3. Focus on a Cheap Setup

 

When it comes to furnishing your new home (that you got a stellar deal on might I add) focus on frugality. Think secondhand for instance, yard sales, thrift stores, resale websites, or even better, free. Put the word out of your need for certain items amongst friends and family and wait for the free offers to start rolling in. No washer and dryer? Buy a hand me down washer for cheap and skip the dryer all together. Dryers are expensive to run anyway and they add years to the look of those precious garments that you spent so much on back when you had lots of extra cash. Go old fashioned with a clothesline.

 

4. Economy Utilities

 

First and foremost cut it out with that million-dollar cable bill. Instead, shop around for cheap and fast Internet and invest in Internet TV options like Netflix, Amazon Prime and Hulu. Keeping your thermostat- at 75 degrees in summer and 68 in winter will help save a ton of money on heating and cooling bills. Program the thermostat to drop way down in the winter when you leave and to crank way up in the summer when you are not home.

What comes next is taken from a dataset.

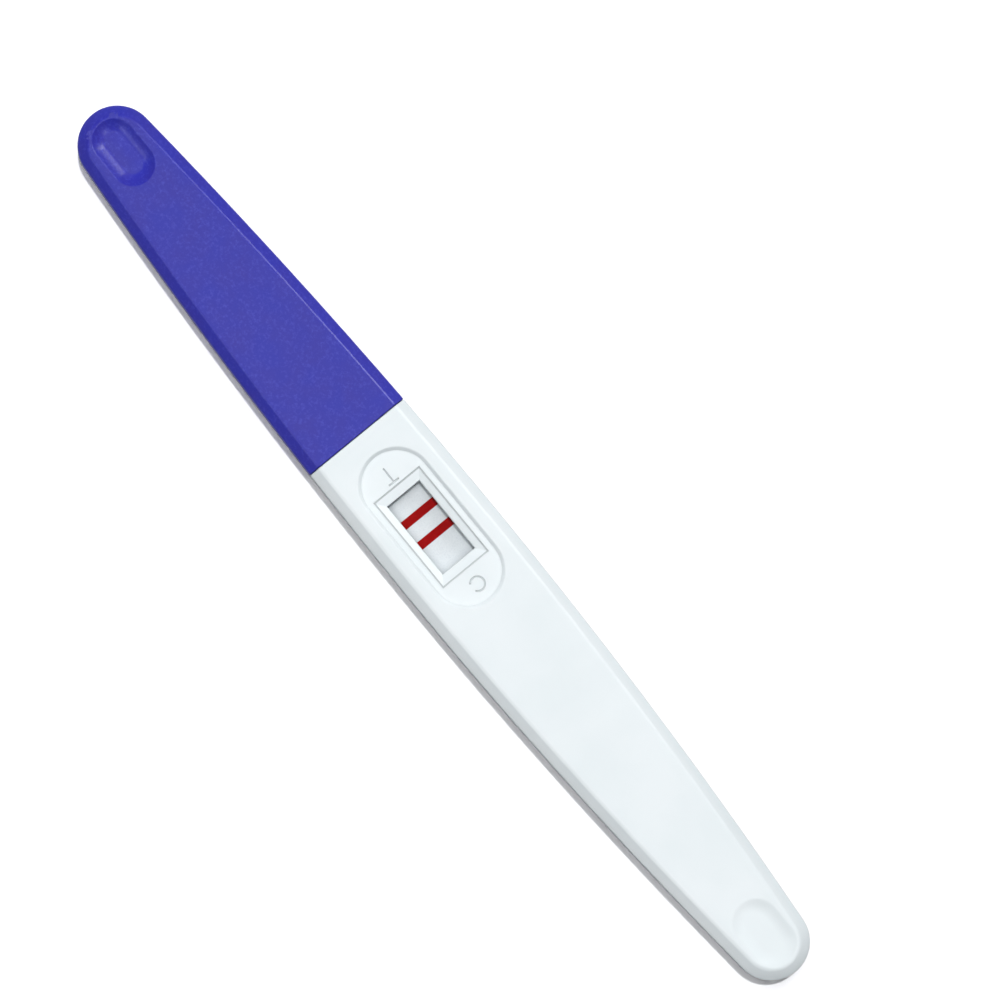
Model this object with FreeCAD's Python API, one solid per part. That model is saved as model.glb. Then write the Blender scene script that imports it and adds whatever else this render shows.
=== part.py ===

You can set it to adjust itself the previously mentioned degrees approximately 20 minutes before you arrive back home. And by all means, if you do not need the air conditioning or the heat (think fall and spring) then turn it off and open the windows.

 

5. Groceries

 

Become the next “extreme couponer,” by only buying only things that you need and adjust your ‘cravings’ to match sale items. This is one part of the budget that is highly negotiable. Buy in bulk and cook in batches. Lay off the Chinese takeout and Pizza Joints, eating out is very expensive, not to mention bad for you.

 

6. Make the Most out of Your Friends and Family

 

Hosting a house warming party is a great way to show off your new place and provide you with some leftover food and wine when you may need it the most after spending a lump sum of money to get into your new place. Think Potluck, where everyone brings a meal. Save the leftovers and freeze for a rainy day (or a wimpy paycheck).

 

You can expect that there will most certainly be necessary sacrifices to be made if your dream is to have that sacred bathroom all to yourself. Once you have achieved your ultimate goal the plan then should be to keep living your dream. Do this by being mindful that every dollar you save throughout the month is one more dollar you can put towards your longing to continue to live in solidarity.